Given the excessive claims of the book, it makes sense that theologians and church leaders should look to respond to people’s questions with lectures and articles. Yet by and large I think this approach has missed the interest and needs of its audience. The Da Vinci Code has proven so abidingly popular because it raises many of the issues—authority, sexuality, the role of women, the person of Jesus, truth and secrecy—that adult Catholics yearn to discuss; and it does so in a provocative, open-ended way. The author, Dan Brown, deserves some sort of award for the further interest he himself has generated in interviews, responding to questions with the dramatic and simple declaration, “It’s all true.” But in my experience the book itself is less the actual subject of people’s attention than the occasion that speaks to their questions and longings.
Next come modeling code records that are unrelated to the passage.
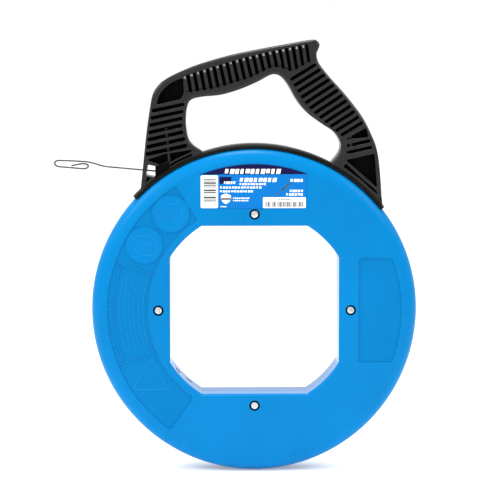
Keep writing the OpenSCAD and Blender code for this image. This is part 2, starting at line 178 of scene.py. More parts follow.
class FishTapeCaseSettings(bpy.types.PropertyGroup):
    """Sizes and colour of the case"""

    plastic: bpy.props.FloatVectorProperty(
        name="Case plastic", description="Colour of the case plastic",
        subtype="COLOR", size=3, min=0, max=1, default=(0.0, 0.165, 0.425),
    )
    shoulder: bpy.props.FloatProperty(
        name="Shoulder", description="Radius of the rounded shoulder of the case",
        unit="LENGTH", default=15.5 * MM,
    )
    wall: bpy.props.FloatProperty(
        name="Wall", description="Thickness of the case wall", unit="LENGTH", default=2.8 * MM,
    )
    rim_slot: bpy.props.FloatProperty(
        name="Rim slot", description="Width of the slot between the two halves",
        unit="LENGTH", default=9.2 * MM,
    )
    opening_width: bpy.props.FloatProperty(
        name="Opening width", description="Width of the winding opening across its flats",
        unit="LENGTH", default=167 * MM,
    )
    opening_corner: bpy.props.FloatProperty(
        name="Opening corner", description="Radius of the arcs that cut the opening's corners",
        unit="LENGTH", default=98.5 * MM,
    )
    opening_edge: bpy.props.FloatProperty(
        name="Opening edge", description="Rounding of the edge of the opening",
        unit="LENGTH", default=4 * MM,
    )
    panel_depth: bpy.props.FloatProperty(
        name="Panel depth", description="Depth of the sunken side panels",
        unit="LENGTH", default=0.8 * MM,
    )


class FishTapeHandleSettings(bpy.types.PropertyGroup):
    """Sizes and colour of the handle"""

    plastic: bpy.props.FloatVectorProperty(
        name="Handle plastic", description="Colour of the handle plastic",
        subtype="COLOR", size=3, min=0, max=1, default=(0.0085, 0.0085, 0.009),
    )
    edge_round: bpy.props.FloatProperty(
        name="Edge rounding", description="Rounding of the outer edges of the handle",
        unit="LENGTH", default=3.2 * MM,
    )
    slot_width: bpy.props.FloatProperty(
        name="Slot width", description="Width of the slots in the legs",
        unit="LENGTH", default=3.1 * MM,
    )
    grip_slot_width: bpy.props.FloatProperty(
        name="Grip slot width", description="Width of the slots in the grip",
        unit="LENGTH", default=2.9 * MM,
    )
    web: bpy.props.FloatProperty(
        name="Web", description="Thickness of the web between the front and rear slots",
        unit="LENGTH", default=5 * MM,
    )
    lip: bpy.props.FloatProperty(
        name="Slot lip", description="Rounding of the slot edges", unit="LENGTH", default=0.5 * MM,
    )
    grip_rib: bpy.props.FloatProperty(
        name="Grip rib height", description="How far the ribs of the grip stand above the frame",
        unit="LENGTH", default=2.3 * MM,
    )
    rib_setback: bpy.props.FloatProperty(
        name="Rib setback", description="Distance from the top of a grip slot to its ribs' ends",
        unit="LENGTH", default=0.3 * MM,
    )
    leg_rib: bpy.props.FloatProperty(
        name="Leg rib height", description="How far the ribs of the legs stand above the frame",
        unit="LENGTH", default=0.7 * MM,
    )


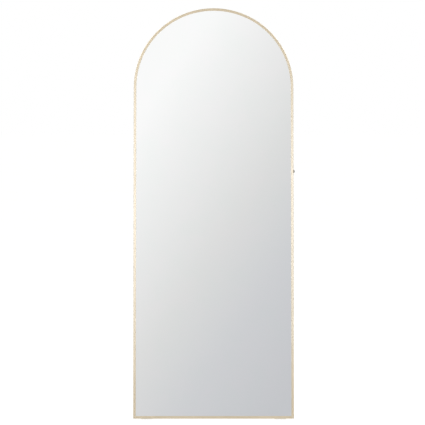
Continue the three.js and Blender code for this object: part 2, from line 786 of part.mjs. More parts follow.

Adult Catholics do want to know about the Gnostics and Mary Magdalene and Constantine; but first and foremost, they seek opportunities to talk freely about their faith and the contemporary issues of their church.
It is worthwhile to consider what parish programs might currently meet such needs. The Little Rock Scripture Study program and other Scripture study packages certainly offer the possibility of an experience that well combines instruction, sharing and personal exploration. In some places these programs are very successful. Beyond them, however, there does not seem to be very much used. Furthermore, the insistence of some in the hierarchy on certain nondogmatic positions about which a variety of theologically acceptable positions are possible, without subsequent discussion or adequate explanation, has led to a sense among many Catholics that conversation is somehow sinful. In condemning The Da Vinci Code church officials and groups risk reinforcing this sense that open discussion somehow constitutes an act of unfaithfulness.
The Da Vinci Code has lots of problems in its claims, and undoubtedly the film adaptation will share them. At the same time, Catholic dioceses and parishes would be wise to see the film as an opportunity. Adult Catholics want to talk about their faith. The Da Vinci Code is well suited to begin that conversation.